12. La Chambre de première instance n’est pas convaincue que, s’il est libéré, l’Accusé comparaîtra à son procès et qu’il ne mettra pas en danger un témoin à charge ou une victime. La Chambre n’est pas persuadée que les conditions posées à l’article  65 du Règlement quant à ces points sont remplies. En outre, la Chambre considère de toute façon que l’Accusé n’a pas montré en quoi il serait justifié qu’elle se serve de son pouvoir discrétionnaire pour ordonner sa mise en liberté provisoire.

13. Pour les raisons qui précèdent, la requête est rejetée.

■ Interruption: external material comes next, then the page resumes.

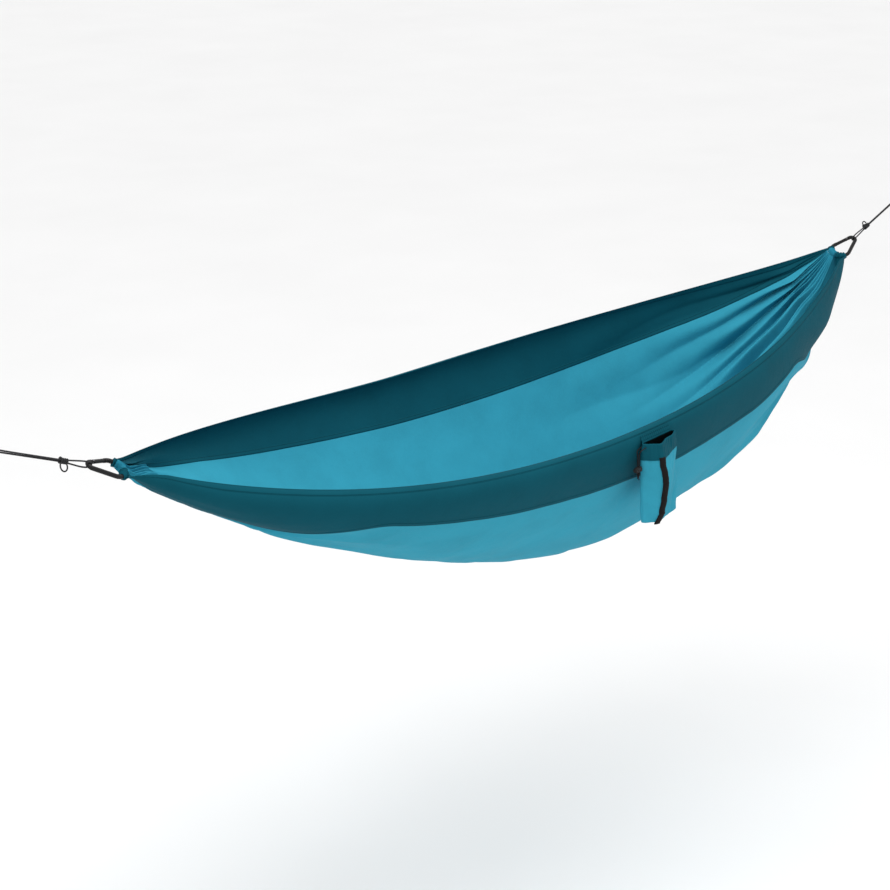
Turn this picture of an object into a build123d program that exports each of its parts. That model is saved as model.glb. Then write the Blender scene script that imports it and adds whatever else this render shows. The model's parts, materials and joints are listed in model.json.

Fait en anglais et en français, la version en anglais faisant foi.

Le 23 juillet 2004
La Haye (Pays-Bas)

Le Président de la Chambre de première instance
___________
Carmel Agius

[Sceau du Tribunal]


1 - Le Procureur c/ Vojislav Seselj, affaire n° IT-03-67-PT, Ordonnance aux fins de détention préventive, 26 février 2003.
2 - Requête, par. 18.
3 - Requête, par. 18, 19, 12, 14, 15.4 et 15.5.
4 - Requête, par. 19, 15.3 et 17.
5 - Requête, par. 19.
6 - Réponse de l’Accusation, par. 11 à 15.
7 - Réponse de l’Accusation, par. 17.
8 - Réponse de l’Accusation, par. 19 à 24.
9 - Réponse de l’Accusation, par. 25.
10 - Réponse de l’Accusation, par. 26.
11 - Réponse de l’Accusation, par. 27 à 29.
12 - Réponse de l’Accusation, par. 30 à 36.
13 - Réponse de l’Accusation, par. 37 et 38.
14 - Voir, par exemple, Le Procureur c/ Ivan Cermak et Mladen Markac, affaire n° IT-03-73-PT, Décision relative aux requêtes d’Ivan Cermak et de Mladen Markac aux fins de mise en liberté provisoire, 29 avril 2004.
15 - Le Procureur c/ Slobodan Milosevic, affaire n° IT-02-54-T, Décision relative à la demande de mise en liberté provisoire de l’Accusé, 6 mars 2002.
16 - Voir, par exemple, Le Procureur c/ Rahim Ademi, affaire n° IT-01-46-PT, Ordonnance relative à la requête aux fins de mise en liberté provisoire, 20 février 2002, par. 26.